We caught the gondola up from Stechelberg, which took us to the town of Mürren. Mürren is an adorable, traditional Swiss mountain town that is completely car free. We had to walk across part of the town to reach the funicular train up to Allmendhubel.


After a short ride, we had arrived! The best part…. we had the entire playground to ourselves!


This was an excellent playground. It had all the essentials like slides, climbing ropes, swings and a zipline. It also had some bonus areas like a “cheese shop” with stackable cheese rolls, tunnels that ran under the playground, and a fake cow that you could “milk”. You had to pour water into the wooden cows mouth and kids could then “milk” the water out of the udders. Sounds crazy but was E’s favorite.


It was such a peaceful location. We were able to sit and watch the kids play with nothing but the sound of cowbells echoing in the background.



Next to the playground is a small flower trail.
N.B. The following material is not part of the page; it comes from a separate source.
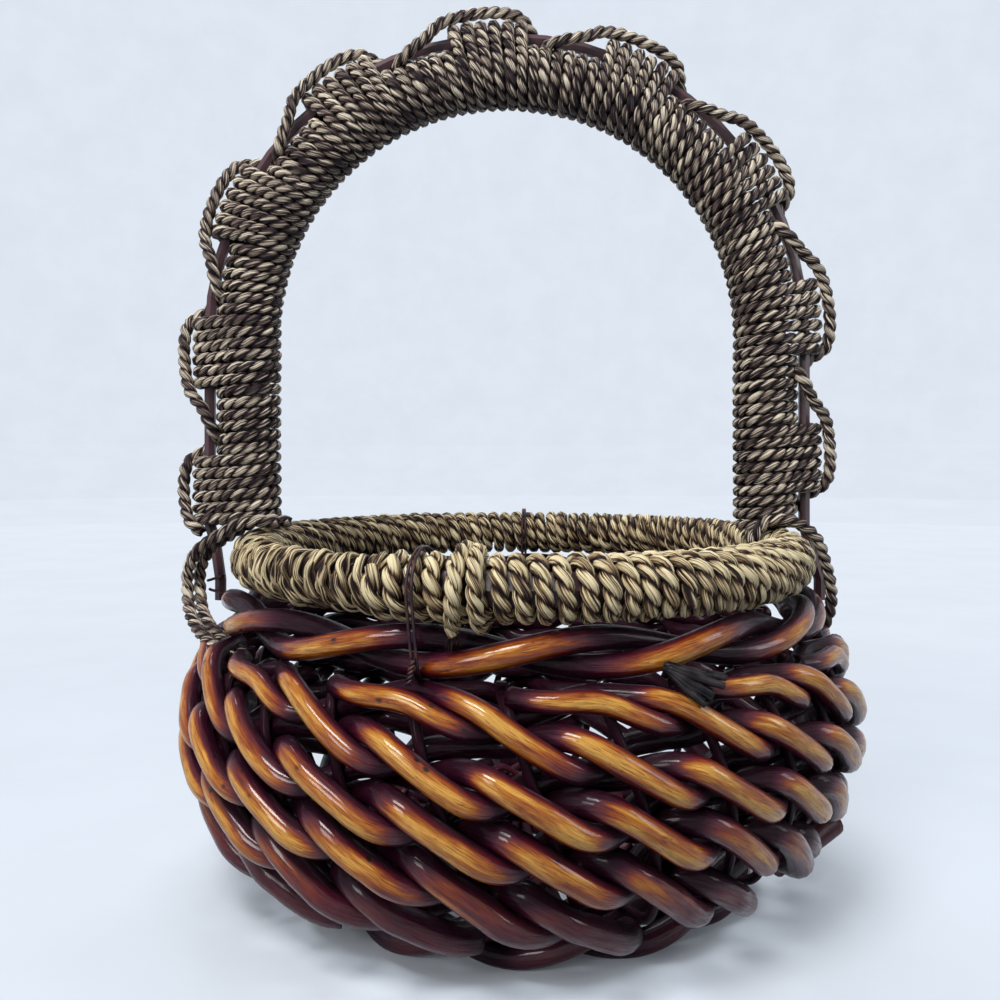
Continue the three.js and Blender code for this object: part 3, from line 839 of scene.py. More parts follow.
@dataclass(frozen=True)
class RodFinish(Finish):
    """Stained and varnished rattan, dark in the hollows with stain and painted shade, and amber where
    rubbing has bared the crests.

    Attributes:
        scale: Colours from the darkest hollow, with painted shade, to the brightest crest, with their
            places.
        bud: Colour of knots and specks.
        dusty_hollow: Colour of dust in a hollow, darkened with painted shade.
        dusty_crest: Colour of dust on a crest.
        dust: How much dust lies on it.
        gloss: Weight of the varnish.
    """

    scale: tuple = (
        (0.0, (0.009, 0.001, 0.005)),
        (0.22, (0.036, 0.002, 0.013)),
        (0.42, (0.082, 0.005, 0.012)),
        (0.56, (0.150, 0.014, 0.004)),
        (0.71, (0.290, 0.058, 0.003)),
        (0.86, (0.440, 0.150, 0.010)),
        (1.0, (0.640, 0.330, 0.060)),
    )
    bud: tuple = (0.010, 0.004, 0.004)
    dusty_hollow: tuple = (0.030, 0.021, 0.026)
    dusty_crest: tuple = (0.230, 0.160, 0.135)
    dust: float = 0.36
    gloss: float = 0.85

    def dress(self, pad: NodePad, surface: Node) -> None:
        """Stains the rod by its rubbing and painted shade, dusts it and varnishes what the dust leaves
        bare.

        Args:
            pad: The material's pad.
            surface: Its shader.
        """
        bark = Effects.place(pad, Effect.BARK, {"Seed": self.seed}).outputs
        wear_and_shade = pad.node("Attribute", attribute_name="wear_and_shade").outputs["Fac"]
        blotch = pad.math("MULTIPLY_ADD", bark["Blotches"], 1.1, -0.55)
        streak = pad.math("MULTIPLY_ADD", bark["Streaks"], 0.30, -0.15)
        open_grain = pad.range(wear_and_shade, 0.25, 0.7)
        mottle = pad.math("MULTIPLY", pad.math("ADD", blotch, streak), open_grain)
        line = pad.math("MULTIPLY", bark["Lines"], -0.22)
        place = pad.math("ADD", wear_and_shade, pad.math("ADD", mottle, line), clamp=True)
        # the stain scale also paints shade into the hollows
        stain_and_shade = pad.mix(bark["Buds"], pad.ramp(place, self.scale), self.bud)
        dust = Effects.place(pad, Effect.DUST, {"Amount": self.dust}).outputs["Dust"]
        lies = pad.math("MULTIPLY", dust, pad.range(wear_and_shade, 0.8, 0.3, (0.35, 1.0)))
        # the dust colour follows the same values, so dust in the hollows is darkened as painted shade
        grey = pad.mix(wear_and_shade, self.dusty_hollow, self.dusty_crest)
        rough = pad.math("MULTIPLY_ADD", bark["Streaks"], 0.4, 0.18)
        bare = pad.math("SUBTRACT", 1.0, pad.math("MULTIPLY", lies, 1.6), clamp=True)
        patchy = pad.range(bark["Streaks"], 0.66, 0.4, (0.35, 1.0))
        # coat weight falls in the hollows, so their reflections are dimmed as painted shade
        shine = pad.range(wear_and_shade, 0.1, 0.55, (0.28 * self.gloss, self.gloss))
        pad.plug(surface, {
            "Base Color": pad.mix(lies, stain_and_shade, grey),
            "Roughness": pad.math("MULTIPLY_ADD", lies, 0.5, rough),
            "Coat Weight": pad.math("MULTIPLY", pad.math("MULTIPLY", bare, patchy), shine),
            "Coat Roughness": 0.12,
            "Specular IOR Level": 0.08,
            "Normal": pad.bump(bark["Height"], strength=0.6, distance=0.0006),
        })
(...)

It has planters along the trail with all of the local wild flowers planted and labeled. There are also cute hands-on educational activities. Everything was in German and English.



The trail cuts through a cow field so watch for cow pies!



After our hike, we had an ice cream treat and retraced our steps back down.


We made it back to our cabin just in time for the rain.


Another lovely day in Switzerland in the books.


Info for your trip:

There are 2 ways to get up to Allmendhubel from the Lauterbrunnen area. You can take the train from Lauterbrunnen or you can take the Stechelberg gondola. We heard the Stechelberg gondola was more scenic so we chose this option. For either option, there are gondola switches and train change overs but they are pretty straight forward. For either option, you still need to walk across Mürren to get to the funicular but it is a short walk with great views.

We were able to buy a combined ticket for the Stechelberg gondola and the Allmendhubel funicular at the Stechelberg station. The Stechelberg station also had a ton of parking available, which might make it easier to get to compared to the Lauterbrunnen station. Oh and it has a waterfall very close to the parking lot that you can pop over to see. Win-win!